When Bukowski finally got to the park entrance, all the toll booths were flooded with foot and a half of water.


"They are gutted," Bukowski said. "We pulled all the wallboard out. They will be fine."

He kept going. Sections of Shore Road - which runs the nine-mile length of the park - were choked with sand. Some areas were almost impassable, especially near area A-7.

"For half a mile, there was up to seven feet of sand in the road," Bukowski said. "It just looked like a giant dune. I was driving a Ford F-250. As I was in the middle of it, the sand was up to the windows. It was like driving through a snowdrift. And you don't move sand as easily as you move snow."

The two ocean bathing beach buildings made it through the storm relatively well. The steel garage door on the first beach was warped by the wind and some shingles were lost.

"The buildings are fine," Bukowski said.

But both boardwalks leading to the ocean at the first bathing beach were destroyed and boardwalks at the second bathing beach were damaged. The lifeguard towers at both beaches also took a hit, he said.

The lifeguard tower near the second bathing beach is "completely gone," he said.

The lack of damage to the governor's house on the oceanfront is a "lesson in dune management," Bukowski said.

"The dunes were breached just south of the house and just north of the house," he said. "The house is fine. There's no water in it."

The hit or miss damage scenarios played out in Island Beach as well as the rest of the barrier island up and down the New Jersey shore.

"The ocean breached the island in areas where there were factors that would allow a breach," Bukowski said. "The water found the weakest points. You'd be driving around some areas that had no impact whatsoever. Then you would come to an area that was absolutely swallowed up - catastrophic. It was kind of a snapshot of what happened everywhere on the barrier island."

Amazingly, the park office, the Nature Center and the Interpretive Center farther down Shore Road fared fairly well.

"It just flooded down the parking lot and out to the road," Bukowski said of the park office. The water only came in the southeast corner. It went straight into the men's locker room. We didn't flood in there at all. The roof sustained some damage. There's dropped ceiling tiles, but the structure is fine."

Bukowski and his staff have been working out of the Forked River Marina in Lacey Township since the storm. But that will change next week when they relocate to a trailer in the park until repairs are made to the buildings, he said.

Although the majority of New Jersey's state parks have reopened since the story, that is not the case with Island Beach and Liberty State Park, said Bob Considine, a spokesman for the state Department of Environmental Protection.
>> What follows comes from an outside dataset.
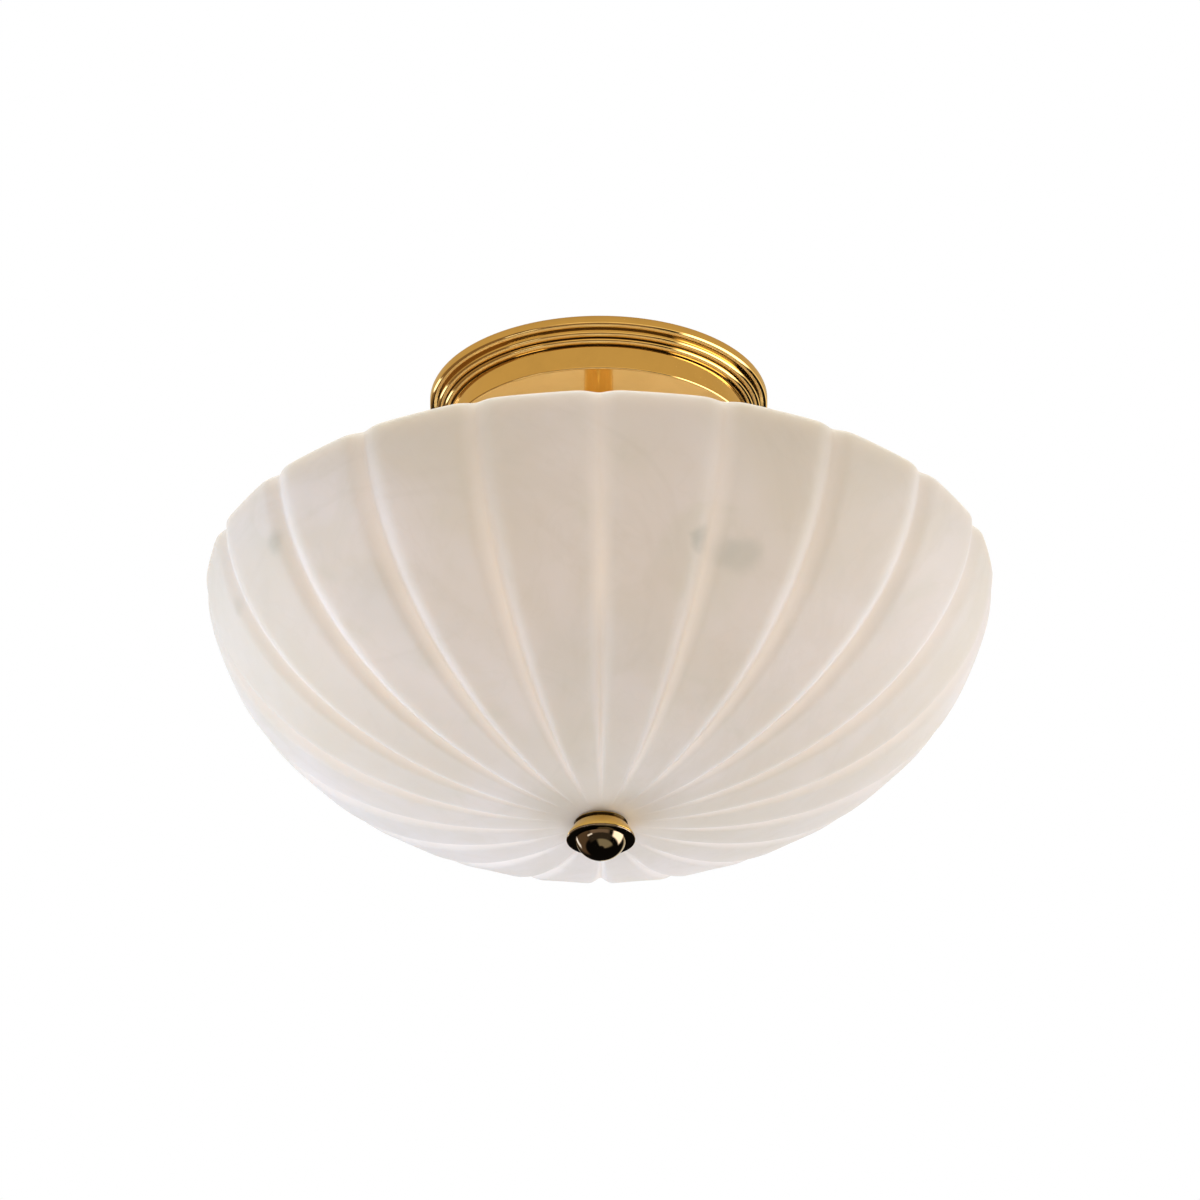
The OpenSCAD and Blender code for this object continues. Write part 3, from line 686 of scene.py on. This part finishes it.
# Threaded pipe and studs, with threads of 27 and 32 turns to the inch
INCH = 25.4 * MM
PIPE_R = 4.85 * MM
PIPE_BORE = 3.2 * MM
PIPE_PITCH = INCH / 27
PIPE_DEPTH = 0.55 * MM
STUD_PITCH = INCH / 32
STUD_DEPTH = 0.42 * MM
for name, node in (("top_nipple_thread", "top_nipple"), ("rod_thread", "rod")):
    threaded(name, node, PIPE_R, PIPE_BORE, low_of(node), top_of(node), PIPE_PITCH, PIPE_DEPTH)
for side, name in SIDES:
    threaded(f"stud_{name}_thread", "canopy_studs", STUD_R, 0.0, low_of("canopy_studs"), top_of("canopy_studs"),
             STUD_PITCH, STUD_DEPTH, turn=Matrix.Translation((side * STUD_X, 0, 0)), steps=28)

NUT_FLATS = 14.3 * MM
NUT_H = 4 * MM
STUD_NUT_FLATS = 8.7 * MM
nut("nipple_nut_upper", "nipple_nuts", NUT_FLATS, PIPE_R, top_of("nipple_nuts") - NUT_H, top_of("nipple_nuts"))
nut("nipple_nut_lower", "nipple_nuts", NUT_FLATS, PIPE_R, low_of("nipple_nuts"), low_of("nipple_nuts") + NUT_H)
nut("hub_lock_nut", "hub_nut", NUT_FLATS, PIPE_R, low_of("hub_nut"), top_of("hub_nut"))
nut("bowl_clamp_nut", "clamp_nut", NUT_FLATS, PIPE_R, low_of("clamp_nut"), top_of("clamp_nut"))
for side, name in SIDES:
    nut(f"stud_nut_{name}", "stud_nuts", STUD_NUT_FLATS, STUD_R, low_of("stud_nuts"), top_of("stud_nuts"),
        centre=(side * STUD_X, 0))

# Lamps and their holders, drawn along +Z from the holder's back and turned into place
HOLDER_START = 36 * MM
LAMP_Z = -160 * MM
LAMP_FIRST = 30
LAMP_APART = 120
HOLDER_LEN = 42 * MM
HOLDER_R = 18.85 * MM
HOLDER_RIM_R = HOLDER_R + 1 * MM
HOLDER_LINE_R = HOLDER_R - 0.7 * MM
HOLDER_FLOOR = 11 * MM
HOLDER_HOLE = 8 * MM
RIVET_R = 1.6 * MM
SHELL_R = 14 * MM
SHELL_T = 0.7 * MM
SHELL_END = 40 * MM
SHELL_HOLE_R = 7 * MM
TIP_START = 12.1 * MM
CAP_START = 15.6 * MM
CAP_END = 40 * MM
CAP_R = 13 * MM
CAP_BASE_R = 9 * MM
CAP_BASE_H = 3 * MM
CAP_WALL = 1.8 * MM
CAP_PITCH = 3.63 * MM
CAP_DEPTH = 0.9 * MM
CAP_PLAIN = 2.2 * MM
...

"They are kind of the crown jewels of the park system and they sustained the most damage," Considine said.

State park police have been on 24-hour duty at Island Beach, he said.

"No one has been allowed in without a letter of access," Bukowski said.

Bukowski said one of his primary concerns after Sandy hit was the surrounding community and residents.

His first day back, he called Berkeley Township Public Works and offered the use of two front end loaders. They couldn't be used at the park because the gas pumps are powered by electricity and Island Beach had none.

"We said if you can fuel our vehicles, we will help you," he said. "They said 'Done.' We tried to pitch in and help. The bond with the municipality grew pretty damn well."